Sorry for the delayed response. I completely understand the general problem being difficult (but not undecidable right? As far as I can see it is regex equivalence problem: http://en.wikipedia.org/wiki/Regular_expression#Deciding_equivalence_of_regular_expressions; we cannot encode loops in SMARTS to make it undecidable, right?).
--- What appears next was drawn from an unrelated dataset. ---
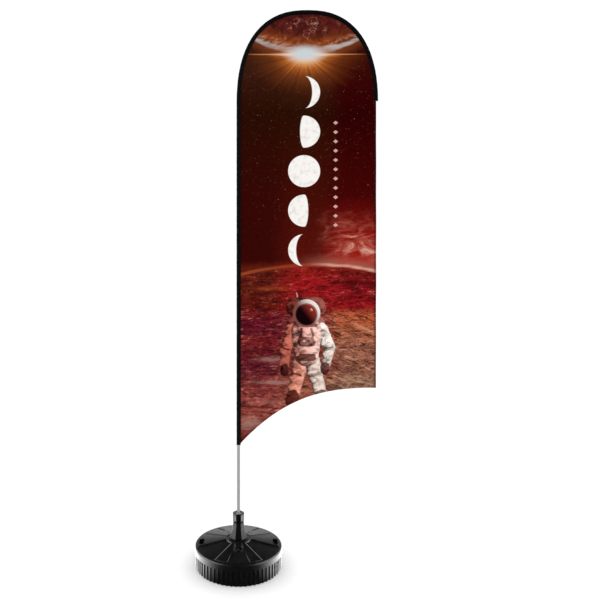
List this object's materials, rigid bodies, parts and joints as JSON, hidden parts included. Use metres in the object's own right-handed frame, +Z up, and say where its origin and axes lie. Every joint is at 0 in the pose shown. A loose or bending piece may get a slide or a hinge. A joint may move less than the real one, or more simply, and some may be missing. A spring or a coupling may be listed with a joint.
{
  "type": "flying banner",
  "caption": "Tall cloth flag with an arched top and a hollow-cut lower edge, on a bent pole in a round fillable base with a turning octagonal head.",
  "frame": {"origin": "centre of the tank's flat underside, on the pole's axis", "axes": "+Z up along the pole, +X towards the flag's free edge, -Y out of the flag's printed face"},
  "size_m": [0.9259, 0.44, 2.8014],
  "materials": {
    "black_plastic": "satin moulded black plastic",
    "nut_plastic": "satin moulded black plastic, a little darker",
    "bush_plastic": "natural low-friction plastic",
    "collet_plastic": "pale grey plastic",
    "gasket_rubber": "matt black rubber",
    "steel": "zinc-plated steel",
    "pole_aluminium": "satin anodised aluminium",
    "ring_plastic": "warm grey plastic",
    "glass_fibre": "dark pultruded glass fibre",
    "sleeve_cloth": "black woven polyester",
    "flag_cloth": "printed warp-knitted polyester, dark red and brown"
  },
  "bodies": {
    "tank": {"tank_bottom": "black_plastic", "tank_top": "black_plastic", "socket_tube": "black_plastic", "upper_bush": "bush_plastic", "lower_bush": "bush_plastic", "thrust_pad": "bush_plastic"},
    "cap_seal": {"fill_gasket": "gasket_rubber"},
    "cap": {"fill_cap": "nut_plastic"},
    "rotor": {"turret": "black_plastic", "spindle_tube": "steel", "spindle_plug": "bush_plastic", "collet": "collet_plastic"},
    "washer": {"slip_washer": "steel"},
    "nut": {"lock_nut": "nut_plastic"},
    "mast": {"pole_foot_plug": "bush_plastic", "pole_lower": "pole_aluminium", "pole_lower_ferrule": "steel", "pole_middle": "glass_fibre", "pole_middle_ferrule": "steel", "pole_tip_rod": "glass_fibre", "pole_tip_cap": "ring_plastic", "sleeve_stop_ring": "ring_plastic", "flag_panel": "flag_cloth", "pole_sleeve": "sleeve_cloth", "sleeve_tip_pocket": "sleeve_cloth"}
  },
  "joints": [
    {"name": "head_spin", "type": "hinge", "parent": "tank", "child": "rotor", "pos_m": [0, 0, 0.14], "axis": [0, 0, 1], "continuous": true},
    {"name": "pole_lift", "type": "slide", "parent": "rotor", "child": "mast", "axis": [0, 0, 1], "range_m": [0, 0.25]},
    {"name": "nut_rise", "type": "slide", "parent": "rotor", "child": "washer", "axis": [0, 0, 1], "range_m": [0, 0.027]},
    {"name": "nut_turn", "type": "hinge", "parent": "washer", "child": "nut", "pos_m": [0, 0, 0.242], "axis": [0, 0, 1], "range_deg": [0, 3240.5]},
    {"name": "cap_rise", "type": "slide", "parent": "tank", "child": "cap_seal", "axis": [0, 0, 1], "range_m": [0, 0.014]},
    {"name": "cap_turn", "type": "hinge", "parent": "cap_seal", "child": "cap", "pos_m": [0, -0.105, 0.125], "axis": [0, 0, 1], "range_deg": [0, 1260.5]}
  ],
  "couplings": [
    {"joint": "nut_turn", "follows": "nut_rise", "rad_per_m": 2094.4},
    {"joint": "cap_turn", "follows": "cap_rise", "rad_per_m": 1570.8}
  ]
}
My problem is somewhat simpler in that I need to ensure that under a fully permissive SMARTS wildcard, i.e., any atom, I need to check equivalence of reactions. (I can even assume that every wildcard is just a match against "any atom")

My requirements are best illustrated by example. Below are four SMARTS that I need to ensure can be identified to be equivalent:
- [H,*:1]O[H].[H,*:2]N([H,*:4])C(=[H,*:3])[H,*:5]>>[H,*:1]OC(=[H,*:3])[H,*:5].[H,*:2]N([H,*:4])[H]
- [H,*:1]C(=[H,*:2])N([H,*:4])[H,*:5].[H,*:3]O[H]>>[H,*:1]C(=[H,*:2])O[H,*:3].[H,*:4]N([H,*:5])[H]
- [H,*:1]O[H].[H,*:2]N([H,*:5])C([H,*:3])=[H,*:4]>>[H,*:1]OC([H,*:3])=[H,*:4].[H,*:2]N([H,*:5])[H]

As you can see they are syntactically different but identical if you visualize them. And all wildcard are just "any atom". This is not as difficult as the general problem.